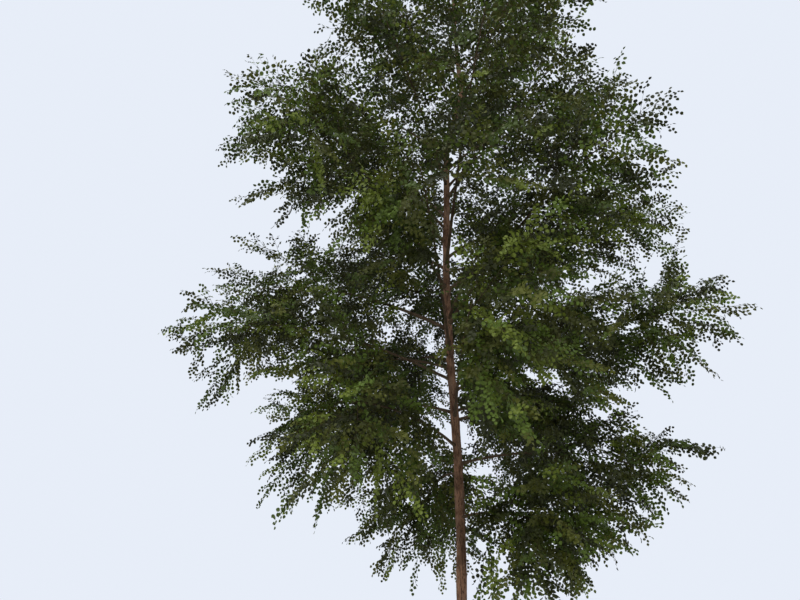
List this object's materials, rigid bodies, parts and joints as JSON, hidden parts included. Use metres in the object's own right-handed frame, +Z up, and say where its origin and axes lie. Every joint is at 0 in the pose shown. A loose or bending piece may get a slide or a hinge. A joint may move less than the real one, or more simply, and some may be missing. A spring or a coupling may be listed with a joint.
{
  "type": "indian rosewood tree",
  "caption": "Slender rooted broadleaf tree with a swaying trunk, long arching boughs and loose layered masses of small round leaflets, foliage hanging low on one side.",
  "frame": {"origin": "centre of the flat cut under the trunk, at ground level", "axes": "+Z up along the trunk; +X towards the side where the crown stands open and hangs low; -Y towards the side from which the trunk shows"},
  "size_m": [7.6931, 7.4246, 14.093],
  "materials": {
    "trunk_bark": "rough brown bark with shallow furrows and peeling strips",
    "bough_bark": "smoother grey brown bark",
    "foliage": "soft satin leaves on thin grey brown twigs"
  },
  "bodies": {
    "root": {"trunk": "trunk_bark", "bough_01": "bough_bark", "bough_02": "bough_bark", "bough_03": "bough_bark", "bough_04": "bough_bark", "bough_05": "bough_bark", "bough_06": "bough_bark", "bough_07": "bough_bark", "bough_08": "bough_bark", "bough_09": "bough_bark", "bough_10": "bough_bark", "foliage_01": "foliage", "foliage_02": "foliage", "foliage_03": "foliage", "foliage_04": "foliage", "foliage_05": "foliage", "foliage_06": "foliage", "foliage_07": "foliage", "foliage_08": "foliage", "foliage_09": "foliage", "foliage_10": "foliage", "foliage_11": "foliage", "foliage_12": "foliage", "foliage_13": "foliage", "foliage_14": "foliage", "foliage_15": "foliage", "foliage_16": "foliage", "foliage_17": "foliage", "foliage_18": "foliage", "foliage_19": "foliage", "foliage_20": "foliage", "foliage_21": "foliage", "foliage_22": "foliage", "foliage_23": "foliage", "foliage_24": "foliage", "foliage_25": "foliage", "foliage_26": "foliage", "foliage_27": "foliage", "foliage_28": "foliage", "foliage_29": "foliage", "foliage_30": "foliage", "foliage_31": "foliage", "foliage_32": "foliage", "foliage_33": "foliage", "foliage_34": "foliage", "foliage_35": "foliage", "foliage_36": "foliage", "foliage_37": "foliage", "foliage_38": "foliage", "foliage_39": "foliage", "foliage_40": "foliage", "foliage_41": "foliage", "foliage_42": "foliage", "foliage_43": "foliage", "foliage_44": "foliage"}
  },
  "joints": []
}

> **Instructions for the task**: Output all of the data again, exactly.

> **Answer in full**:
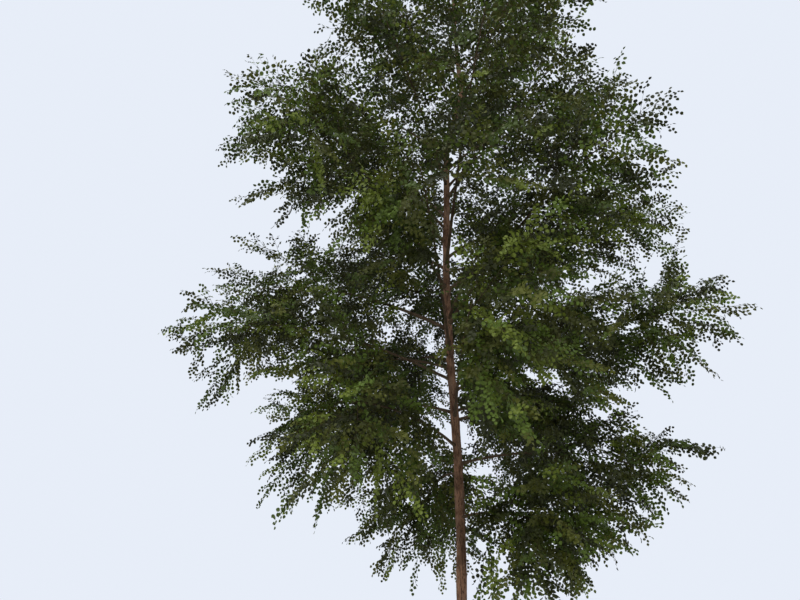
List this object's materials, rigid bodies, parts and joints as JSON, hidden parts included. Use metres in the object's own right-handed frame, +Z up, and say where its origin and axes lie. Every joint is at 0 in the pose shown. A loose or bending piece may get a slide or a hinge. A joint may move less than the real one, or more simply, and some may be missing. A spring or a coupling may be listed with a joint.
{
  "type": "indian rosewood tree",
  "caption": "Slender rooted broadleaf tree with a swaying trunk, long arching boughs and loose layered masses of small round leaflets, foliage hanging low on one side.",
  "frame": {"origin": "centre of the flat cut under the trunk, at ground level", "axes": "+Z up along the trunk; +X towards the side where the crown stands open and hangs low; -Y towards the side from which the trunk shows"},
  "size_m": [7.6931, 7.4246, 14.093],
  "materials": {
    "trunk_bark": "rough brown bark with shallow furrows and peeling strips",
    "bough_bark": "smoother grey brown bark",
    "foliage": "soft satin leaves on thin grey brown twigs"
  },
  "bodies": {
    "root": {"trunk": "trunk_bark", "bough_01": "bough_bark", "bough_02": "bough_bark", "bough_03": "bough_bark", "bough_04": "bough_bark", "bough_05": "bough_bark", "bough_06": "bough_bark", "bough_07": "bough_bark", "bough_08": "bough_bark", "bough_09": "bough_bark", "bough_10": "bough_bark", "foliage_01": "foliage", "foliage_02": "foliage", "foliage_03": "foliage", "foliage_04": "foliage", "foliage_05": "foliage", "foliage_06": "foliage", "foliage_07": "foliage", "foliage_08": "foliage", "foliage_09": "foliage", "foliage_10": "foliage", "foliage_11": "foliage", "foliage_12": "foliage", "foliage_13": "foliage", "foliage_14": "foliage", "foliage_15": "foliage", "foliage_16": "foliage", "foliage_17": "foliage", "foliage_18": "foliage", "foliage_19": "foliage", "foliage_20": "foliage", "foliage_21": "foliage", "foliage_22": "foliage", "foliage_23": "foliage", "foliage_24": "foliage", "foliage_25": "foliage", "foliage_26": "foliage", "foliage_27": "foliage", "foliage_28": "foliage", "foliage_29": "foliage", "foliage_30": "foliage", "foliage_31": "foliage", "foliage_32": "foliage", "foliage_33": "foliage", "foliage_34": "foliage", "foliage_35": "foliage", "foliage_36": "foliage", "foliage_37": "foliage", "foliage_38": "foliage", "foliage_39": "foliage", "foliage_40": "foliage", "foliage_41": "foliage", "foliage_42": "foliage", "foliage_43": "foliage", "foliage_44": "foliage"}
  },
  "joints": []
}